▸ Materials provided:
________________

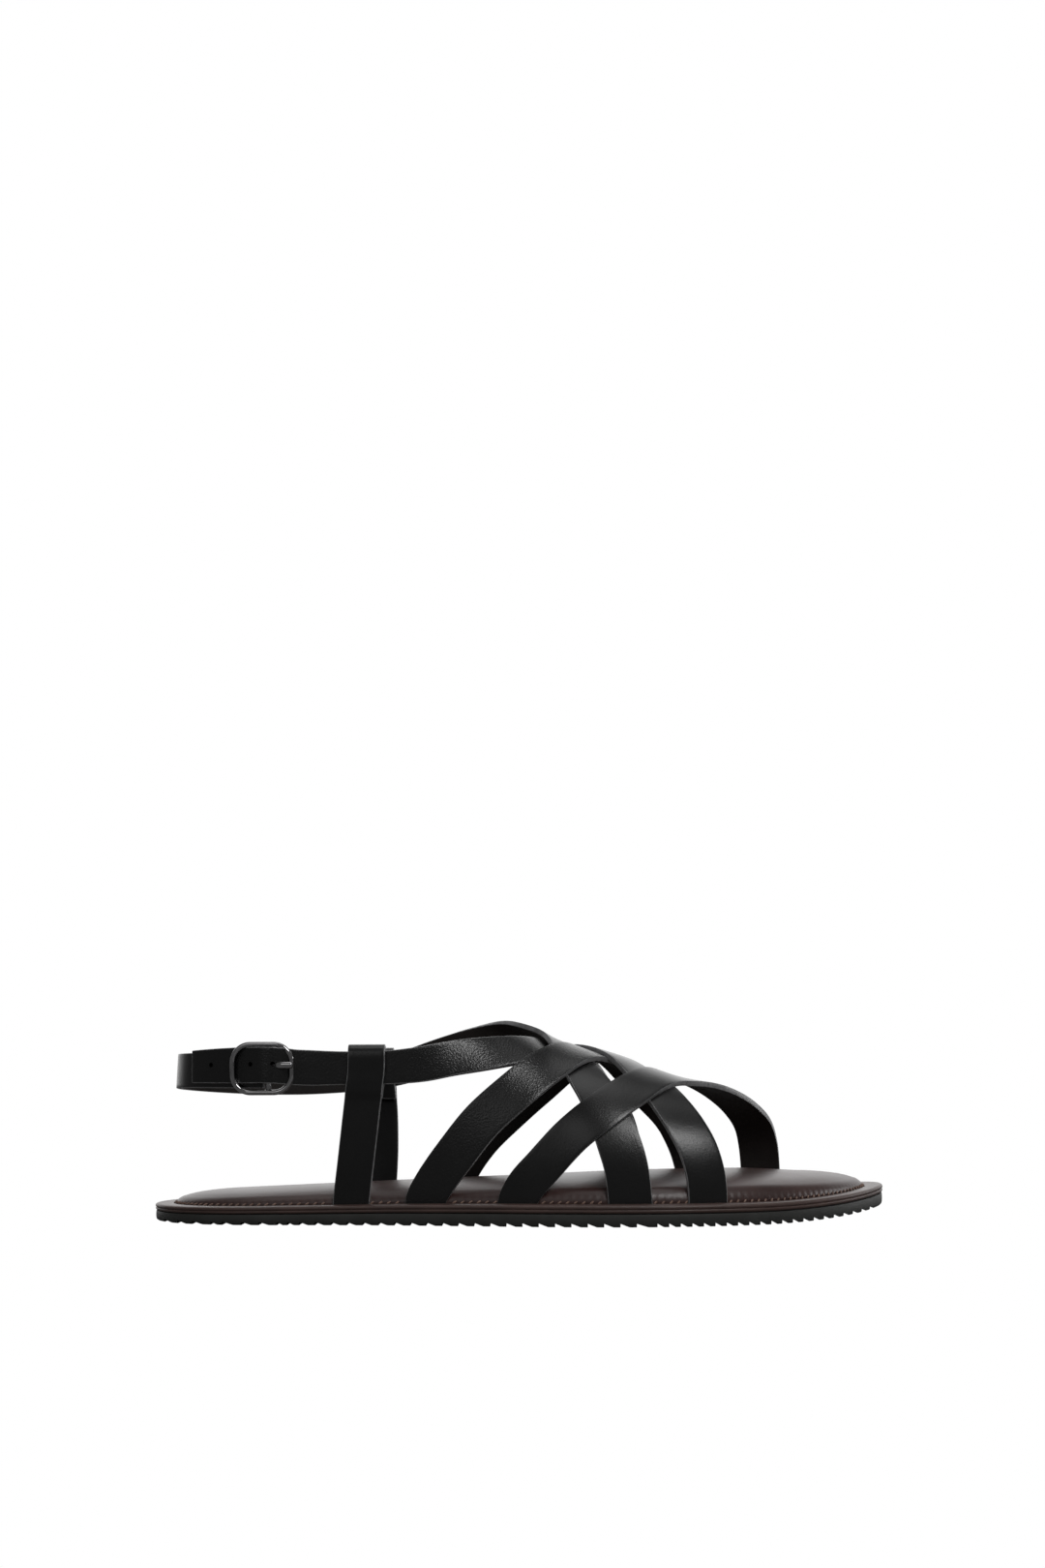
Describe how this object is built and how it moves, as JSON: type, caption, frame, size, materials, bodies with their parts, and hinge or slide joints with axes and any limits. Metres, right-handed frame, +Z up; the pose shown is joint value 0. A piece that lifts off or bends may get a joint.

________________

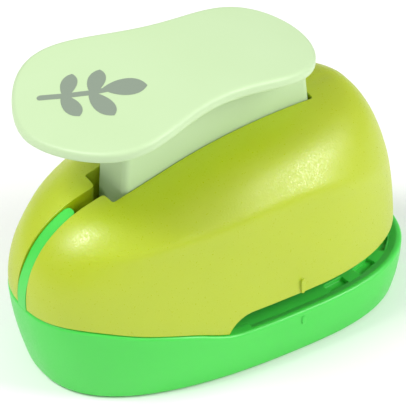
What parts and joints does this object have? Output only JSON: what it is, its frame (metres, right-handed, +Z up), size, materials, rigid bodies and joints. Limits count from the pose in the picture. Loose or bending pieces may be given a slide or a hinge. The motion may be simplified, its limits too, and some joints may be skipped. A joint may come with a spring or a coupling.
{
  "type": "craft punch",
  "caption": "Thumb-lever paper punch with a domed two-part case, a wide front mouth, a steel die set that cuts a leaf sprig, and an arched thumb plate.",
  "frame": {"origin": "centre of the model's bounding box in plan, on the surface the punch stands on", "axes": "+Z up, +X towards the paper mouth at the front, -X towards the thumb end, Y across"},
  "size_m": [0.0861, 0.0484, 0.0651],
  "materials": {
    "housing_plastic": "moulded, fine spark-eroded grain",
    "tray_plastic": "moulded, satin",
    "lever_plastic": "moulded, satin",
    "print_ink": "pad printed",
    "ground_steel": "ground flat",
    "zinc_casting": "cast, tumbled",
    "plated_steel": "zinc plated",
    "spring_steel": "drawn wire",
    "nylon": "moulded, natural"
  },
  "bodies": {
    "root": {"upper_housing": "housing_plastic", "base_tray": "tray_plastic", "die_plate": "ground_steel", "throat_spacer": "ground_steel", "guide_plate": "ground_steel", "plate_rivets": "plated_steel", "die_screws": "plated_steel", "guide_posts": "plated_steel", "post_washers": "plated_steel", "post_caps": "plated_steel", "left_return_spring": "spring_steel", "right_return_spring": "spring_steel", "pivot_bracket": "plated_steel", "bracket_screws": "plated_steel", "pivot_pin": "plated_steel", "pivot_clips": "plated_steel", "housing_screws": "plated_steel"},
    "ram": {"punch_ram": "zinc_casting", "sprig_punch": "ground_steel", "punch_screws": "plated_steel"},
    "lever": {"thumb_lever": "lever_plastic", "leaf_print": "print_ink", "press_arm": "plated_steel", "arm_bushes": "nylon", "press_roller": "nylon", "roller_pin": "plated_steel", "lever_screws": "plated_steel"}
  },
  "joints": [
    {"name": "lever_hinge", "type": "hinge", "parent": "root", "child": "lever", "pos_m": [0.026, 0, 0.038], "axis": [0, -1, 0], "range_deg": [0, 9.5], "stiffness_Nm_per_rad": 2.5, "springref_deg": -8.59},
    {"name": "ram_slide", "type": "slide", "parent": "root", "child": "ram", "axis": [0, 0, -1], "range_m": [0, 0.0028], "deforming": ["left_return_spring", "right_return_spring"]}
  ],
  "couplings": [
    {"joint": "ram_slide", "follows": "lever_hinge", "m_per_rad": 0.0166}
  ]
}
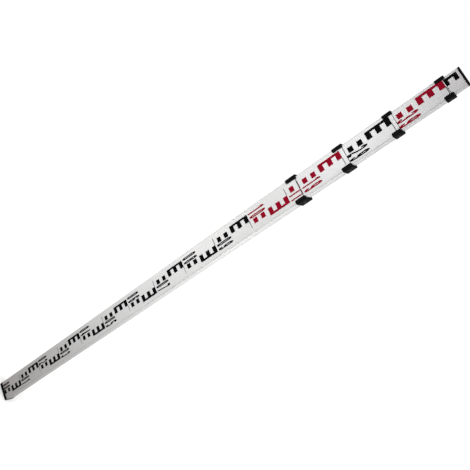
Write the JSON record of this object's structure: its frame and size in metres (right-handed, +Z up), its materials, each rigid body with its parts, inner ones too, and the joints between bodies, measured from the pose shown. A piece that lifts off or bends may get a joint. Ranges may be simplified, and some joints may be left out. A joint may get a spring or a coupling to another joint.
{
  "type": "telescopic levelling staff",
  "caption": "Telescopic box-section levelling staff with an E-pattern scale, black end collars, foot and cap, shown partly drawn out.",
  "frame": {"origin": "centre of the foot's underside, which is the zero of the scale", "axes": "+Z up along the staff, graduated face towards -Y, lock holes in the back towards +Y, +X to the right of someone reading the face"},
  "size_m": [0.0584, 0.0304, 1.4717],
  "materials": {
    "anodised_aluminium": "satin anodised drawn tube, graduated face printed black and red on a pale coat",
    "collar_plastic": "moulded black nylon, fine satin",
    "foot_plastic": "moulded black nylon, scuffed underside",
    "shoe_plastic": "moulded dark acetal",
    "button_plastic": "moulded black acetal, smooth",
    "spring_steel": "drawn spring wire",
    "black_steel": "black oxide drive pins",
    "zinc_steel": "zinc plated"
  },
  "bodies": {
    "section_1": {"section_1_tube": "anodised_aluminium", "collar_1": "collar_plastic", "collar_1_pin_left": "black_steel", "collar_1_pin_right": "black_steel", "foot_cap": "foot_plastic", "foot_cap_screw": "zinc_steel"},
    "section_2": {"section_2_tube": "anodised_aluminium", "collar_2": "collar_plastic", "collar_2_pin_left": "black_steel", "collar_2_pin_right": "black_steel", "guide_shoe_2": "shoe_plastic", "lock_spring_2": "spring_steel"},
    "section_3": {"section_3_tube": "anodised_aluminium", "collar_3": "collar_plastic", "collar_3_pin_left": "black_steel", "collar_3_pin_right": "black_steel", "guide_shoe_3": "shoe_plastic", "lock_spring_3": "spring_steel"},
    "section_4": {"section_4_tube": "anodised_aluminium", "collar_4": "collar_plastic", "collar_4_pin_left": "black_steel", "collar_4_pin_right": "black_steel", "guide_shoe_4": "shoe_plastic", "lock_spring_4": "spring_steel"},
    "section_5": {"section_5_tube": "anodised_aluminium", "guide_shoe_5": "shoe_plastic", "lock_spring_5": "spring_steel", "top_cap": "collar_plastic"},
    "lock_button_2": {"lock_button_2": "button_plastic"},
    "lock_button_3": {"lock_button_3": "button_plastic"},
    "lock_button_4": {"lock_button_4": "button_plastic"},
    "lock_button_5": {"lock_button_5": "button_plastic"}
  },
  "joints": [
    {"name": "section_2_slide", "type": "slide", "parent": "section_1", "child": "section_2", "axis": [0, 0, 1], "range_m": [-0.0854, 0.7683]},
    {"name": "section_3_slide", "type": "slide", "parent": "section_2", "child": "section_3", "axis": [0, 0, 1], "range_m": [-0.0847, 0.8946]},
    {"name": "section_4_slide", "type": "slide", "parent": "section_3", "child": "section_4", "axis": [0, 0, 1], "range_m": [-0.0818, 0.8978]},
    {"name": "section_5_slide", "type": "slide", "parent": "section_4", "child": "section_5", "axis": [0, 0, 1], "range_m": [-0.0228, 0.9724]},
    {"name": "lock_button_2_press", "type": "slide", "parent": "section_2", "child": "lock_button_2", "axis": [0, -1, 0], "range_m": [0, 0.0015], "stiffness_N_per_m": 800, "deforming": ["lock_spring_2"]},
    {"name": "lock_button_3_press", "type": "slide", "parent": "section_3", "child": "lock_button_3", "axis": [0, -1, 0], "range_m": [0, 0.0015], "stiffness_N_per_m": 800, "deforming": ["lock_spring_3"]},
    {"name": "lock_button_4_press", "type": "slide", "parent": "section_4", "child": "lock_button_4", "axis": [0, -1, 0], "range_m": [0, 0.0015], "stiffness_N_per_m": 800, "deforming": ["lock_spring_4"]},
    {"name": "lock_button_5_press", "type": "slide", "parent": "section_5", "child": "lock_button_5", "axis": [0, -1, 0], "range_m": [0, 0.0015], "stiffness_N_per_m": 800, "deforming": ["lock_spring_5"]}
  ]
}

________________

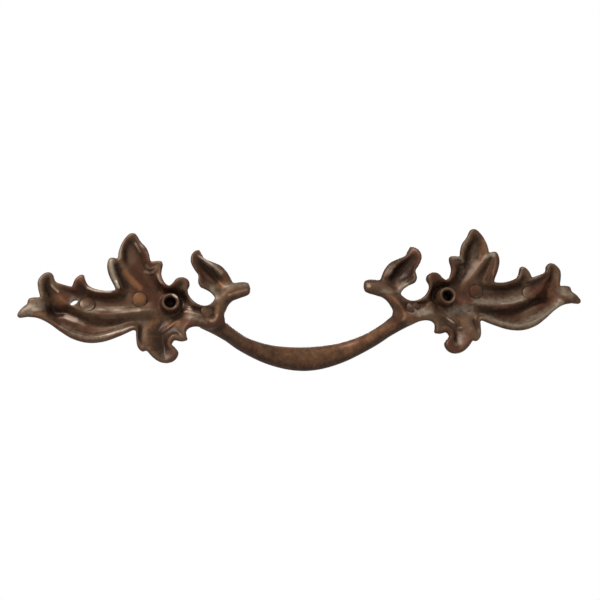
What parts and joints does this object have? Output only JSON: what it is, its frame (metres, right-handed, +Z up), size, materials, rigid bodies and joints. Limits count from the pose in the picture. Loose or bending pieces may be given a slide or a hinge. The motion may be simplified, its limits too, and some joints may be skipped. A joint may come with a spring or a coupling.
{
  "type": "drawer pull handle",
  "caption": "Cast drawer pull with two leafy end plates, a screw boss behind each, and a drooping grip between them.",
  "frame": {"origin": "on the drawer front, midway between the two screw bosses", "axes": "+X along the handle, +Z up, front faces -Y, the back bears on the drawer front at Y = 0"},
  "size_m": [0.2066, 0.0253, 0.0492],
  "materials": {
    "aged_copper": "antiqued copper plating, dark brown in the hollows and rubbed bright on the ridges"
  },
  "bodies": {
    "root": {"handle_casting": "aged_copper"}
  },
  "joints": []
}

________________

▸ Written request: Identify the lines that hold the word "object". Copy every one of them.

▸ Response:
Describe how this object is built and how it moves, as JSON: type, caption, frame, size, materials, bodies with their parts, and hinge or slide joints with axes and any limits. Metres, right-handed frame, +Z up; the pose shown is joint value 0. A piece that lifts off or bends may get a joint.
What parts and joints does this object have? Output only JSON: what it is, its frame (metres, right-handed, +Z up), size, materials, rigid bodies and joints. Limits count from the pose in the picture. Loose or bending pieces may be given a slide or a hinge. The motion may be simplified, its limits too, and some joints may be skipped. A joint may come with a spring or a coupling.
Write the JSON record of this object's structure: its frame and size in metres (right-handed, +Z up), its materials, each rigid body with its parts, inner ones too, and the joints between bodies, measured from the pose shown. A piece that lifts off or bends may get a joint. Ranges may be simplified, and some joints may be left out. A joint may get a spring or a coupling to another joint.
What parts and joints does this object have? Output only JSON: what it is, its frame (metres, right-handed, +Z up), size, materials, rigid bodies and joints. Limits count from the pose in the picture. Loose or bending pieces may be given a slide or a hinge. The motion may be simplified, its limits too, and some joints may be skipped. A joint may come with a spring or a coupling.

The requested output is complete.